Vim All Up In Your Grill

Have you ever wanted to embed gvim into a GTK+ 2.0 application that you've been writing? Wouldn't it be so nice if it just showed up in your container widget and made comfortable cooing noises as it acted like the perfect editor for you while your strew all of your widgets and crap around it like so many failed dreams in your life?

Well, today is your lucky day! For reasons I will not elaborate upon, except to say I am not allowed in Utah anymore, I've found out how to do this.

Of course, the first place one would think to look for this knowledge is the GTK+ 2.0 tutorial.
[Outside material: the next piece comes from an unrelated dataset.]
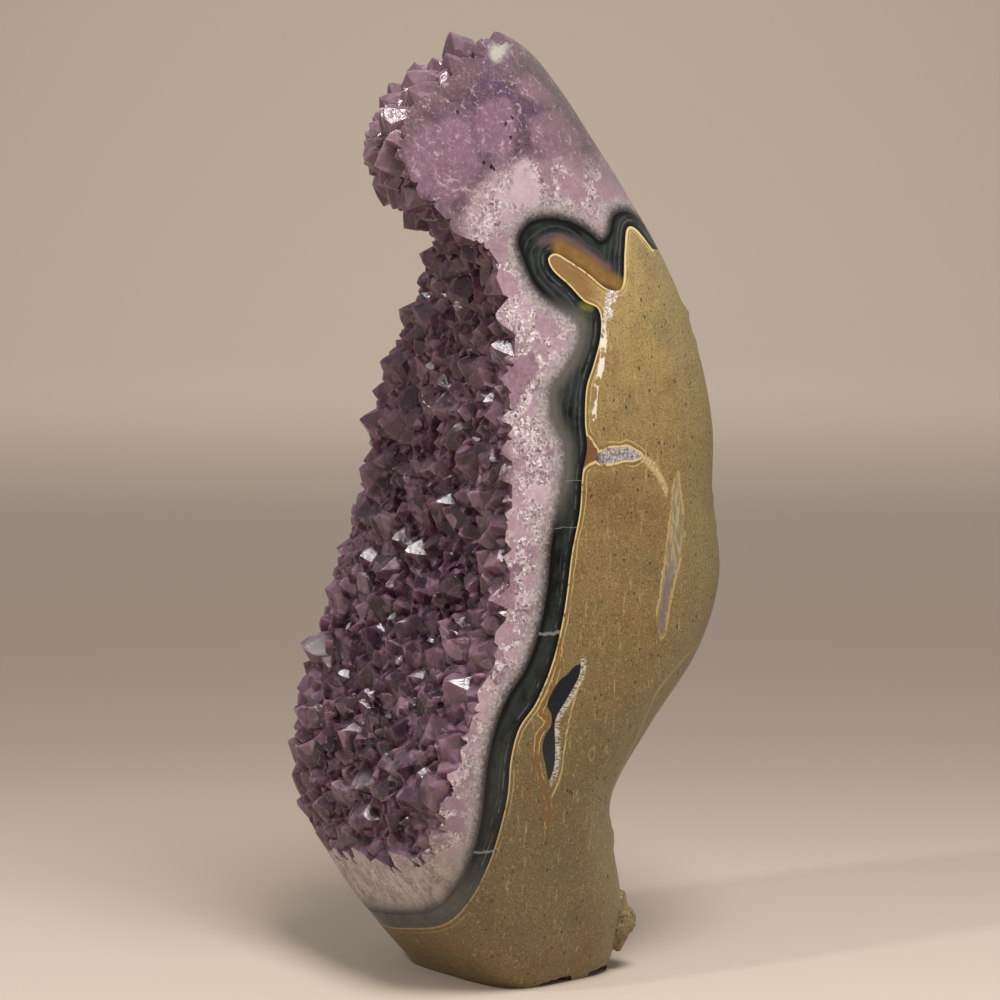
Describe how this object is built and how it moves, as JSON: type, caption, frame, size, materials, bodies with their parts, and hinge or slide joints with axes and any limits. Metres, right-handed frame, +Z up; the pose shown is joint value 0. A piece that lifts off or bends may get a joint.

There is a lot of information there, so how about we go look at the one page we need, which apparently is on GTK Plugs and Sockets.

Oops. I guess that tutorial page isn't done yet. Sadness 10000. Maybe vim can shed some knowledge in their free time destroying help pages.

Stumbling around in vim's help like a drunkard looking for a place to urinate, I find two very helpful pages on how to do this.

By very helpful, I mean "WTF?!?". That helps me about as much as a McDonalds menu written in Linear A. However, I now know how to get gvim to do something interesting with a magical incantation, but who's picking up the phone on the other end? What does the phone even look like?

Huzzah! I find a dirty wad of intellectual gum that I can chew on for a while. The information to which that page leads is technically correct, but simultaneously hard to use--like an implicit surface equation. Armed with this knowledge, however, let's see if I can do something.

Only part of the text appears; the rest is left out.